Consider the Gaussian family in one dimension with the usual parametrization, i.e.
$$p_{\mu,\sigma}(x)=\frac{1}{\sigma\sqrt{2\pi}}\exp\left\{ -\frac{(x-\mu)^{2}}{2\sigma^{2}}\right\} $$
where the parameters are the mean $\mu$ and the variance $\sigma^{2}$. The matter is especially confusing with the Gaussian family because the variance is noted as the standard deviation squared. Should we therefore take the derivative w.r.t. $\sigma^{2}$ or w.r.t. $\sigma$, and more importantly are the two alternatives equivalent ? They are not:
$$\frac{\partial\log p_{\mu,\sigma}(x)}{\partial(\sigma^{2})} = \frac{\mu^{2}-2\mu x-\sigma^{2}+x^{2}}{2\sigma^{4}}
\frac{\partial\log p_{\mu,\sigma}(x)}{\sigma}$$
$$= \frac{\mu^{2}-2\mu x-\sigma^{2}+x^{2}}{\sigma^{3}}$$
with the partial derivative w.r.t. the parameter $\mu$ remaining unchanged.
This can be attributed to the Euclidean metric which is implicitly used in these computations. The gradient gives the direction of greatest increase for an infinitesimal movement $\delta\theta$ in parameter space such that $\left\Vert \delta\theta\right\Vert < \epsilon$. When we consider the parameters $\mu,\sigma^{2}$, the distance $\left\Vert \delta\theta\right\Vert =\sqrt{(\delta\mu)^{2}+(\delta\sigma^{2})^{2}}$, is different than the one obtained by considering the parameters $\mu,\sigma$, i.e. $\left\Vert \delta\theta\right\Vert =\sqrt{(\delta\mu)^{2}+(\delta\sigma)^{2}}$. Consequently, the two gradients give the direction of greatest increase in log-likelihood but allow for movements of different amplitude in parameter space.
Although this problem of choosing a parametrization is especially clear with the choice of $\sigma$ or $\sigma^{2}$ as variance parameter, it is important to realize that the Euclidean metric introduces a spurious connection between the amplitude of gradient steps along different parameters.

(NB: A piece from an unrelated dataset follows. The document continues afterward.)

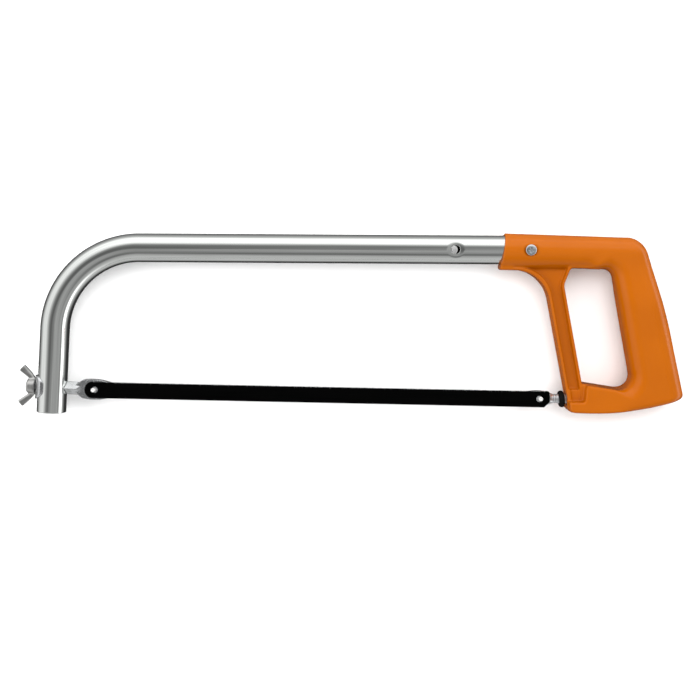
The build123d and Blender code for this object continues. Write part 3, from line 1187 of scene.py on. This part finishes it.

When we generalize to multi-dimensional Gaussians, these spurious connections typically favor Gaussians which are close to isotropic because the Euclidean metric gives an equal importance to every parameter of the covariance matrix.
In fact, every metric defined by a constant matrix in parameter space will favor one kind of Gaussian over another.
The natural gradient
A consequence of the previous section is that there are infinitely many possible gradients of the log-likelihood, each one corresponding to a different choice of metric. The natural gradient [Amari1998, Amari2000] is defined as the gradient in the Fisher information metric which is an approximation of the KL-divergence. As it relies on the KL-divergence, which is a common measure of difference between distributions, the natural gradient can be seen as moving on a manifold of probability distributions which is independent of any parametrization. Although the KL-divergence is not a metric, for infinitesimal movements $\delta\theta$ around $\theta$, the KL-divergence $d_{KL}(P_{\theta},P_{\theta+\delta\theta})$ can be approximated by its Hessian: the Fisher information metric. Because $\delta\theta=0$ corresponds to the global minimum of the KL-divergence, the Hessian corresponds to a second order approximation. The Fisher metric is defined by the so-called Fisher matrix:
$$F_{ij} = \mathbb{E}\left[\frac{\partial\log p_{\theta}(\mathbf{x})}{\partial\theta_{i}}\frac{\partial\log p_{\theta}(\mathbf{x})}{\partial\theta_{j}}|\theta\right]$$
Formally, the expression of a gradient $\nabla_{A}$ in some arbitrary metric $A$, for $A$ a symmetric positive definite matrix, is given by
$$\nabla_{A}=A^{-1}\nabla$$
The natural gradient $\tilde{\nabla}$ is then simply the gradient in the Fisher metric $F$, i.e.:
$$\tilde{\nabla}\log p_{\theta}(\mathbf{x})=F^{-1}\nabla\log p_{\theta}(\mathbf{x})$$
From this definition, the natural gradient corresponds to an infinitesimal movement in the space of distributions as opposed to a movement in parameter space. This makes the natural gradient invariant to parametrization because the metric measures a distance between the distributions themselves, independently of parameters. As a side effect, the invariance to parametrization often results in further invariances, depending on the probability distribution family, such as invariances w.r.t. rescaling, translation and rotation of $\mathbf{x}$ in the case of the multi-dimensional Gaussian.
Interestingly, the step size or learning rate of a natural gradient update is a quantity in bits or nats and therefore measures a quantity of information. The learning rate can then be seen as measuring how much information each step should provide.
Although the natural gradient has many theoretical advantages, it has a computational disadvantage, at least with a naive implementation, because it requires computing and inverting a matrix of size $(\dim\theta)^{2}$ at each step.
The natural gradient gives a good example of the influence of choosing a suitable metric in the context of maximizing the likelihood of a model. It is also a reminder of the intricate link between learning and optimization, here in the case of an optimization procedure which is specially designed for learning distributions.